[Set task] Return, unaltered, every line from the beginning of the material below up to and including the one with "# While modelling, x".

[Records provided]
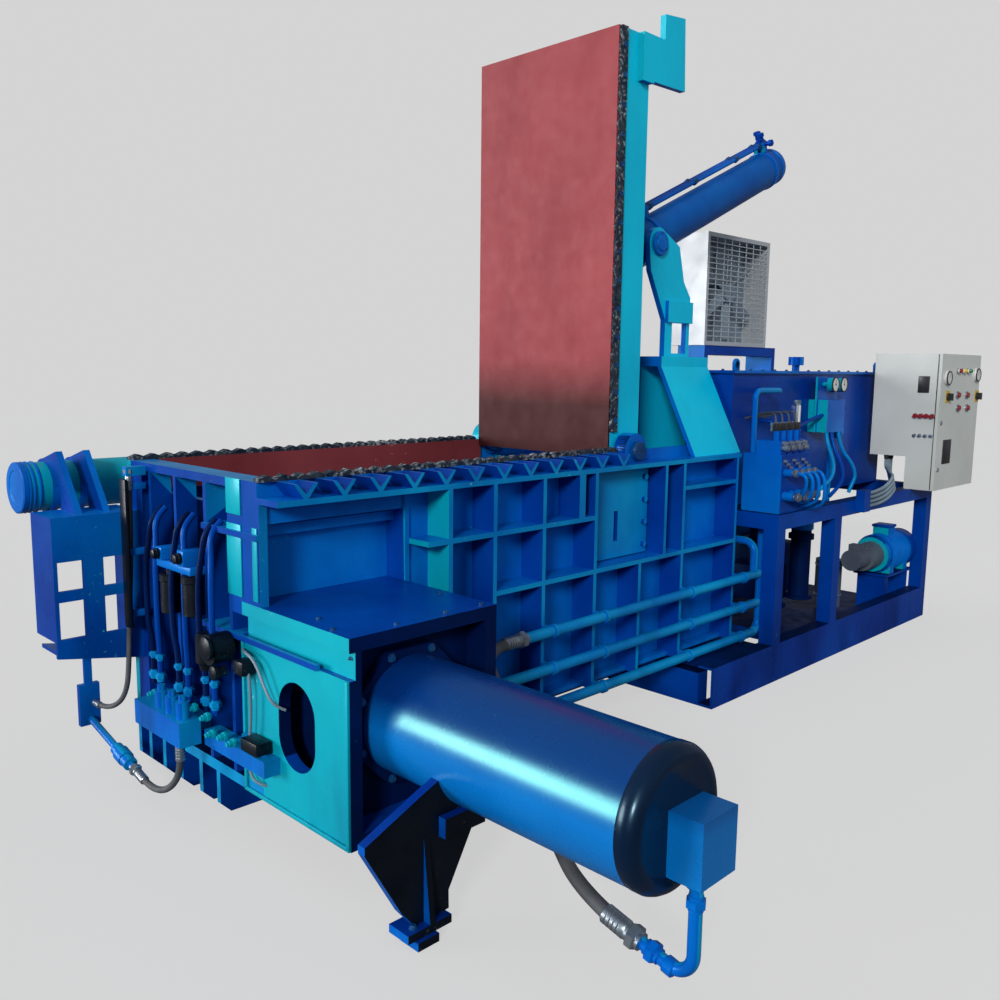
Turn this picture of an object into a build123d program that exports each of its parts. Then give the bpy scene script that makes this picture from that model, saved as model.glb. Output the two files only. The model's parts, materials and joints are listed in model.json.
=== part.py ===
from build123d import *
import math
import os

# A three-ram scrap baling press with its hydraulic power pack, in millimetres.
# X runs from the bale end to the power pack, Y away from the big cylinder, Z up.
# While modelling, x = 0 is the bale end's face, y = 0 the front wall's plate, z = 0 the floor.

# Press box
plate = 20
heavy_plate = 30
body_length = 2750
body_depth = 960
floor_under = 160
floor_top = 200
shelf_top = 1110
lip_top = 1230
rib_depth = 120
beam_top = 1180
end_recess = 80
inner_front = 130
inner_back = body_depth - heavy_plate
fin_places = [296, 425, 581, 720, 840, 935]
fin_t = 25

# Front wall ribs: places along X, and heights of the shelves between them
rib_places = [720, 951, 1233, 1565, 2229, body_length - 44]
low_half_rib = 1890
upper_post = 1460
slot_plate_x = (upper_post + 115, 2080)
slot_plate_z = (744, 1145)
shelf_low = 719
shelf_high = 956
shelf_short = 1030
recess_right = 602
recess_back = 100
back_rib_places = [700, 1000, 1300, 1600, 1900, 2250, body_length - 50]
recess_bar_t = 40
recess_bar_z = (1040, 1075)

# End frame: ribs, front post and narrow ledges
end_rib_places = [338, 560, 760]
front_post = (174, 194)
lip_over = 15
ledge_x = (-15, 0)
ledge_low = (690, 708)
ledge_high = (1040, 1060)
ledge_low_y = (-341, 371)
ledge_high_y = (-10, 350)
back_post_w = 90
fin_nose = 40

# Feed mouth blades
gusset_pitch = 150
gusset_w = 92
gusset_first = 62
gusset_count = 12
gusset_foot = 9
gusset_t = 14
tooth_pitch = 64
blade_root = 10
back_blade_in = 4
tooth_h = 12
blade_w = 34

# Lid
lid_x = (1848, 2073)
lid_y = (45, body_depth - 55)
lid_z = (1200, 3085)
lid_cells = (3, 5)
liner_t = 10
liner_over = 30
liner_gap = 5
lid_skin = 30
lid_rib = 25
hinge_x = 1960
hinge_z = 1230
hinge_pin_r = 30
hinge_boss_r = 60
hinge_lug_t = 40
side_gap = 0.3
bracket_r = 80
bracket_y = ((-30, lid_y[0] - 10), (lid_y[1] + 10, body_depth + 30))
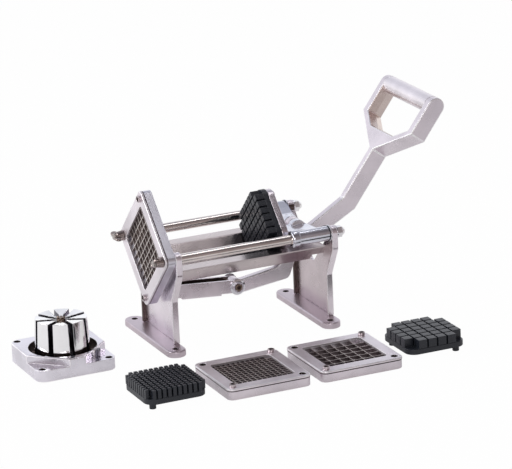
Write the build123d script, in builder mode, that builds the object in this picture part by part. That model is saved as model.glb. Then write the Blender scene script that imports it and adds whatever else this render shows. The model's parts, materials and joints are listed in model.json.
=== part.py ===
from build123d import *

import os
from math import atan2, cos, radians, sin, sqrt

# French fry cutter: a lever pushes a block of pins, on a carriage that slides on two
# guide rods, through a grid of knives. Millimetres, +Z up. The origin is the middle of
# the four foot holes at table level, and the knives are at the -X end.

# ---------------------------------------------------------------- driving dimensions
foot_spacing_x = 204.0  # between the hole lines of the two foot bars
foot_spacing_y = 130.0  # between the two holes in one bar
foot_width = 24.0
foot_height = 8.0
foot_hole_radius = 3.75
foot_bevel = 1.2

stand_depth = 8.0
stand_web = 3.5
stand_rim = 4.0
stand_setback = 4.0  # from the front foot's hole line to the stand's open side
stand_half_width = 50.5
shoulder_level = 62.0
ear_foot_level = 98.0
ear_radius = 8.5
ear_relief = 0.5  # solid left around each ear inside the rim
shoulder_radius = 9.0
opening_margin = 0.9  # the V-shaped opening is this much wider than the knives' opening
opening_corner = 8.0

hole_margin = 5.9  # from the edge of the knives' opening to the middle of a stud hole
rod_level = 117.5
rod_radius = 6.0
stud_radius = 4.0
front_stud_length = 27.0  # past the front stand's back face
rear_stud_length = 15.0  # past the rear stand's open side
stud_bevel = 0.7
bolt_clearance = 0.15
running_clearance = 0.05
body_gap = 0.3  # between pieces that pass without touching

rail_sheet = 2.0
rail_gap_half = 12.5
rail_bend_half = 41.0
rail_flange_half = 61.0
rail_tab_width = 20.0
rail_back_gap = 5.0  # from the rail's end to the rear stand, where only the tab goes on

frame_wall = 14.4
frame_corner = 8.0
frame_body = 11.0
frame_lip = 2.0
frame_aperture = 76.2
frame_aperture_corner = 2.0
knife_end = 3.9  # length of a knife that is held in the frame beyond the opening
cover_thickness = 3.0
cover_overhang = 0.4
cover_bevel = 0.8
cover_aperture_corner = 4.0
knife_thickness = 0.9
knife_depth = 4.5
screw_head_radius = 4.2
screw_head_height = 3.5

block_gap = 1.925  # between two pins
block_base = 6.5
block_margin = 0.5
block_corner = 12.5
pin_length = 10.5
peg_radius = 4.0
peg_length = 7.0
peg_square = 56.0

plate_margin = 0.1
plate_corner = 16.0
plate_thickness = 8.0
plate_lead = 3.5  # from the plate's front to the front of the bushings
plate_screw_radius = 2.5
plate_screw_head = 4.5
plate_screw_height = 3.0

bushing_length = 51.0
bushing_radius = 7.6
sleeve_radius = 9.0  # cast sleeve around each bushing
collar_radius = 10.5
collar_length = 9.5
collar_bevel = 1.5
ring_radius = 10.0
ring_length = 2.5
web_level = 118.0
web_underside = 110.0
web_flat_half = 36.0  # where the web starts to rise towards the sleeves
web_blend = 14.0
hub_half_width = 14.0
hub_wall = 8.0
hub_radius = 10.5

link_pivot_ahead = 10.0  # from the front stand's back face to the fixed pivot
link_pivot_level = 59.4
elbow_x = 4.0
elbow_level = 52.5
lever_pivot_level = 113.5
lever_pivot_lead = 19.0  # from the rear stand's open side to the lever pivot
pivot_radius = 4.0
lug_half_width = 6.5
link_half_width = 12.0
link_inner_half = 7.0
link_height = 16.0
link_belly = 2.0
link_floor = 2.5
belly_start = 12.0
belly_end = 64.0

lever_half_width = 5.0
lever_depth = 22.4
lever_angle = 53.2  # of the handle's part of the lever, above the level
lever_bend = (66.1, 25.5)  # front bend of the lever, from its pivot
lever_bend_lag = 4.0  # the rear bend lies this much nearer to the pivot
lever_eye = 10.5
elbow_eye = 8.7
neck_along = 70.0  # from the lever's bend to the neck where the handle opens out
handle_widest_along = 107.5
handle_axis_along = 151.5
handle_half_width = 66.5
handle_leg = 11.0
window_start_along = 95.0
window_corner_along = 110.0
window_half_start = 30.0

# ---------------------------------------------------------------- derived places
frame_side = frame_aperture + 2 * frame_wall
hole_square = frame_aperture + 2 * hole_margin  # on it lie the stud holes of stands and frames
opening_side = frame_aperture + 2 * opening_margin  # square opening, stood on its corner
rail_square = opening_side + rail_sheet  # the square trough that the two rails would close
plate_side = frame_aperture - 2 * plate_margin
rod_offset = hole_square / sqrt(2)
front_stand_x = -foot_spacing_x / 2 + stand_setback
front_stand_back = front_stand_x + stand_depth
rear_stand_x = foot_spacing_x / 2 + stand_setback
rear_stand_back = rear_stand_x + stand_depth
carriage_rear = rear_stand_x - body_gap
ring_start = carriage_rear - ring_length
bushing_start = carriage_rear - bushing_length
plate_front = bushing_start - plate_lead
plate_back = plate_front + plate_thickness
hub_start = plate_back
lever_pivot_x = rear_stand_x - lever_pivot_lead
link_pivot_x = front_stand_back + link_pivot_ahead
stand_top_half = rod_offset + ear_radius
opening_bottom = rod_level - opening_side / sqrt(2)
rail_bottom = rod_level - rail_square / sqrt(2)
frame_thickness = frame_body + cover_thickness
knife_seat = frame_aperture + 2 * knife_end
corner_hole = hole_square / 2
rod_ends = [(rod_offset, rod_level), (-rod_offset, rod_level)]


tiny = 0.01  # for comparing places


def keep(piece, label):
    """Label a finished piece and write its STEP file."""
    piece.part.label = label
    export_step(piece.part, f"parts/{label}.step")


# ---------------------------------------------------------------- foot bars
def foot_bar(label, hole_line_x):
    """Flat bar with round ends and a bolt hole near each end."""
    with BuildPart() as bar:
        with BuildSketch(Plane.XY):
            with Locations((hole_line_x, 0)):
                SlotCenterToCenter(foot_spacing_y, foot_width, rotation=90)
            with Locations((hole_line_x, foot_spacing_y / 2), (hole_line_x, -foot_spacing_y / 2)):
                Circle(foot_hole_radius, mode=Mode.SUBTRACT)
        extrude(amount=foot_height)
        rim = bar.faces().sort_by(Axis.Z)[-1].outer_wire()
        chamfer(rim.edges(), foot_bevel)
    keep(bar, label)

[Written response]
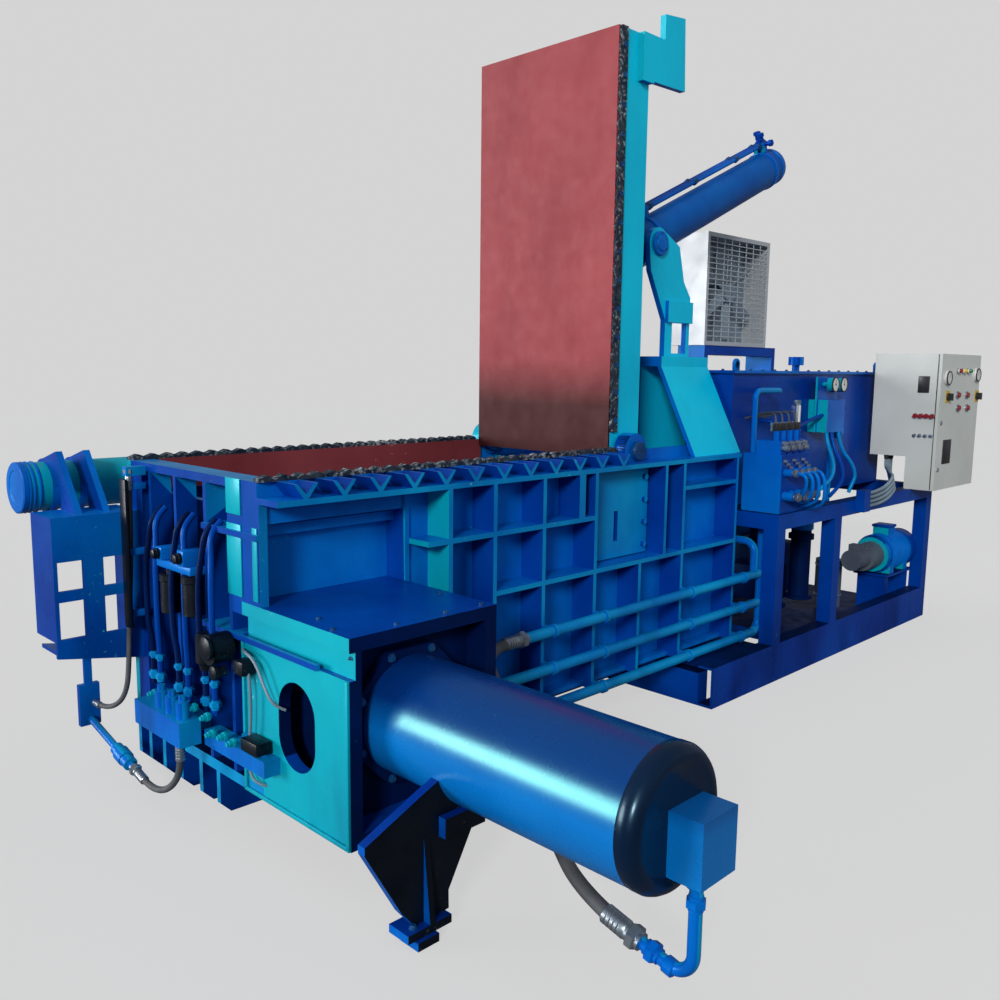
Turn this picture of an object into a build123d program that exports each of its parts. Then give the bpy scene script that makes this picture from that model, saved as model.glb. Output the two files only. The model's parts, materials and joints are listed in model.json.
=== part.py ===
from build123d import *
import math
import os

# A three-ram scrap baling press with its hydraulic power pack, in millimetres.
# X runs from the bale end to the power pack, Y away from the big cylinder, Z up.
# While modelling, x = 0 is the bale end's face, y = 0 the front wall's plate, z = 0 the floor.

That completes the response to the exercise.